### [Exercise details]
Copy each line below in which the word "this" occurs.

### [Data block]
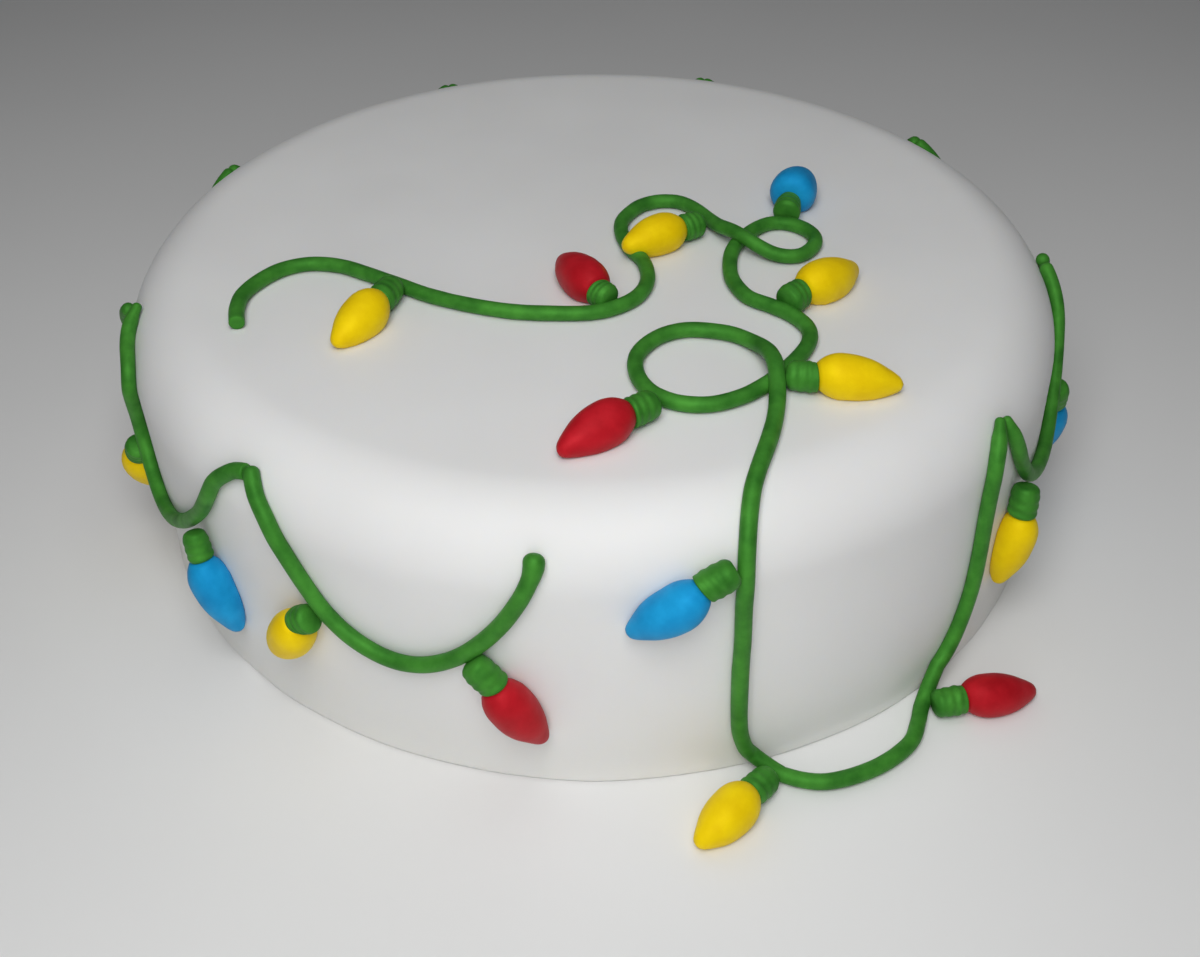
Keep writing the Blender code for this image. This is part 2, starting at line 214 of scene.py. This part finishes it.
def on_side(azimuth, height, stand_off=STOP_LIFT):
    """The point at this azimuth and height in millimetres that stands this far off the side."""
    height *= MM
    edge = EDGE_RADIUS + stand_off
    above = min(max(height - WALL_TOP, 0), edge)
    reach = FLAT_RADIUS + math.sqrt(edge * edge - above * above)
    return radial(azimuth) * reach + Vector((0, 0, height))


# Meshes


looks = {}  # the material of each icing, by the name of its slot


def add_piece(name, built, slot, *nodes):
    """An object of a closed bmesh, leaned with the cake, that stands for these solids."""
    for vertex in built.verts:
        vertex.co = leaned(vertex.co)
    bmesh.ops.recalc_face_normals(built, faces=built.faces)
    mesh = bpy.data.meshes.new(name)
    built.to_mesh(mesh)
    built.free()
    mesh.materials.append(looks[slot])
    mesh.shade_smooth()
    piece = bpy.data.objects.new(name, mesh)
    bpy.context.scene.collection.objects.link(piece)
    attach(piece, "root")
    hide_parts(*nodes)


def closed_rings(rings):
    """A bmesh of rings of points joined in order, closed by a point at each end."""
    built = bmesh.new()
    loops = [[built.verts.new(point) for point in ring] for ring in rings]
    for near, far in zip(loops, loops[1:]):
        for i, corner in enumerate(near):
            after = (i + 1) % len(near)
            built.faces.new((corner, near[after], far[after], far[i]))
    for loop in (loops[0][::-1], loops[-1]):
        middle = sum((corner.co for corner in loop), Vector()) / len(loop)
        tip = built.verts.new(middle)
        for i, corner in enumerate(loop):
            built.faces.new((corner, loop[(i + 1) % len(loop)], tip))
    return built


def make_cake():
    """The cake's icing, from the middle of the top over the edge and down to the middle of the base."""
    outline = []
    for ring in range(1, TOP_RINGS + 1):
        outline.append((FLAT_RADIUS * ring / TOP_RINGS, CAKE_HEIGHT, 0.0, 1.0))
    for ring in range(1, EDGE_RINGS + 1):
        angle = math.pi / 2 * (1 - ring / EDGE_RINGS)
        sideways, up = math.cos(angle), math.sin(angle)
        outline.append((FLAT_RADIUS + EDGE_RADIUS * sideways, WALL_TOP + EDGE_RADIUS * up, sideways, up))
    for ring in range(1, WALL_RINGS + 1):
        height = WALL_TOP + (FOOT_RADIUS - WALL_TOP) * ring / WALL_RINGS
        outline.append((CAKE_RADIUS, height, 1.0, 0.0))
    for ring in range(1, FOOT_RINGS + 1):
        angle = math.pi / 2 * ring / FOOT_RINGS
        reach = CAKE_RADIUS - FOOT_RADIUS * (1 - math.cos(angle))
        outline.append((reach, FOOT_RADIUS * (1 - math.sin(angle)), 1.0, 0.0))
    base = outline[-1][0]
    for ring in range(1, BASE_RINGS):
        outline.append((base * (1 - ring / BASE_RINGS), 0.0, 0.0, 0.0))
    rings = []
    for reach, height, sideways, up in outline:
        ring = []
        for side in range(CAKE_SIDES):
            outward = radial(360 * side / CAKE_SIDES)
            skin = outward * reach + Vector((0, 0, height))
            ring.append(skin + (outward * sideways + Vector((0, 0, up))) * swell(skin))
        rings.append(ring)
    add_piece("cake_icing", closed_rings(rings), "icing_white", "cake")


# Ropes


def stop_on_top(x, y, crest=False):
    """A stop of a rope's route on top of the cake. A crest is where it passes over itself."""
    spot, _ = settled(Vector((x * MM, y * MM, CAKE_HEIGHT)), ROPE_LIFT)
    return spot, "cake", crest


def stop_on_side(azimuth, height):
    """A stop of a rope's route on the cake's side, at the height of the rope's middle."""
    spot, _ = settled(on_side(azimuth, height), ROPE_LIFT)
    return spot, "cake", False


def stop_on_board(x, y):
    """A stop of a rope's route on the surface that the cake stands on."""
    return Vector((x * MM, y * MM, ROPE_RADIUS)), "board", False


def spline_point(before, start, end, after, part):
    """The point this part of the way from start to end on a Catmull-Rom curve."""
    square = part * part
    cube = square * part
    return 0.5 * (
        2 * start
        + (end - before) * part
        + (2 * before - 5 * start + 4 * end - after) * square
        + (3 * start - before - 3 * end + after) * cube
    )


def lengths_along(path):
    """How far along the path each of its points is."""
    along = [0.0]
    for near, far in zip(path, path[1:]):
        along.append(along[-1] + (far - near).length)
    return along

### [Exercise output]
Keep writing the Blender code for this image. This is part 2, starting at line 214 of scene.py. This part finishes it.
    """The point at this azimuth and height in millimetres that stands this far off the side."""
    """The point this part of the way from start to end on a Catmull-Rom curve."""